Exercise details:
Word for word, restate every line of the listing that follows.

.....

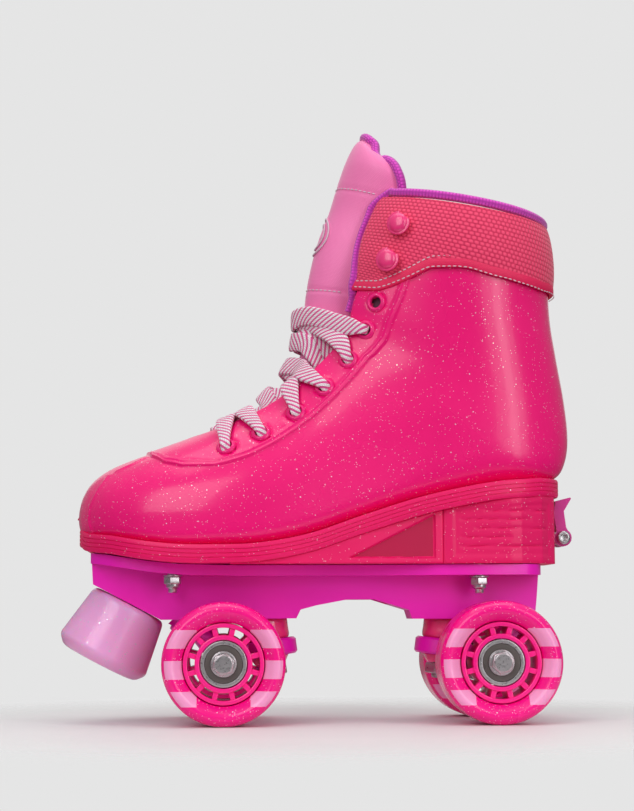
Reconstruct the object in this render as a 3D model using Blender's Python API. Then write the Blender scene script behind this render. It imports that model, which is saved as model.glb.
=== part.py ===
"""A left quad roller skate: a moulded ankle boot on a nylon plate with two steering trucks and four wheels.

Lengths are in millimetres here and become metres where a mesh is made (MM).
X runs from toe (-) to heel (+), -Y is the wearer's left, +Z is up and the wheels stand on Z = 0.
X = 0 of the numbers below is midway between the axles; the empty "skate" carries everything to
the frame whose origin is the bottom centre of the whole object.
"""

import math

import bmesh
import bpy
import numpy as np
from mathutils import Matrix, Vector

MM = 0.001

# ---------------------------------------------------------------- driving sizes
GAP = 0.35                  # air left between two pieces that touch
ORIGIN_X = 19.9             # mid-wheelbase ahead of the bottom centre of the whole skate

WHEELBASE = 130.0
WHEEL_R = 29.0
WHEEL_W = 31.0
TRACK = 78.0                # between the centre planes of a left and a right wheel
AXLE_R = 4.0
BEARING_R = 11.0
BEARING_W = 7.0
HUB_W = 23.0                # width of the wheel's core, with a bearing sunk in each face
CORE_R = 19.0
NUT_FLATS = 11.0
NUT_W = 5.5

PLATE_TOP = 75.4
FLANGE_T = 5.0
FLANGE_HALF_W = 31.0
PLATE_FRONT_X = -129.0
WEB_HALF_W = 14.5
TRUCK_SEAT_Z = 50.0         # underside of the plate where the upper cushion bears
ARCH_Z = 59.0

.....

The completed task:
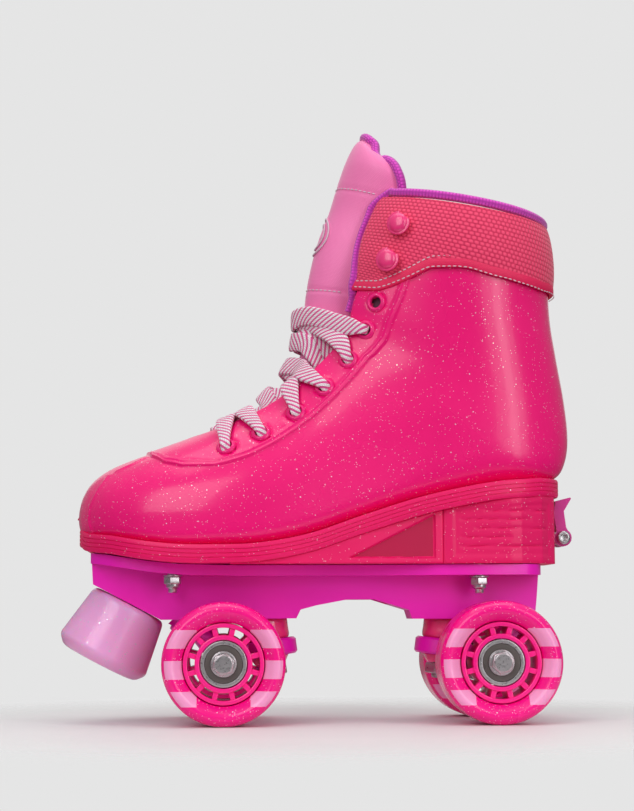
Reconstruct the object in this render as a 3D model using Blender's Python API. Then write the Blender scene script behind this render. It imports that model, which is saved as model.glb.
=== part.py ===
"""A left quad roller skate: a moulded ankle boot on a nylon plate with two steering trucks and four wheels.

Lengths are in millimetres here and become metres where a mesh is made (MM).
X runs from toe (-) to heel (+), -Y is the wearer's left, +Z is up and the wheels stand on Z = 0.
X = 0 of the numbers below is midway between the axles; the empty "skate" carries everything to
the frame whose origin is the bottom centre of the whole object.
"""

import math

import bmesh
import bpy
import numpy as np
from mathutils import Matrix, Vector

MM = 0.001

# ---------------------------------------------------------------- driving sizes
GAP = 0.35                  # air left between two pieces that touch
ORIGIN_X = 19.9             # mid-wheelbase ahead of the bottom centre of the whole skate

WHEELBASE = 130.0
WHEEL_R = 29.0
WHEEL_W = 31.0
TRACK = 78.0                # between the centre planes of a left and a right wheel
AXLE_R = 4.0
BEARING_R = 11.0
BEARING_W = 7.0
HUB_W = 23.0                # width of the wheel's core, with a bearing sunk in each face
CORE_R = 19.0
NUT_FLATS = 11.0
NUT_W = 5.5

PLATE_TOP = 75.4
FLANGE_T = 5.0
FLANGE_HALF_W = 31.0
PLATE_FRONT_X = -129.0
WEB_HALF_W = 14.5
TRUCK_SEAT_Z = 50.0         # underside of the plate where the upper cushion bears
ARCH_Z = 59.0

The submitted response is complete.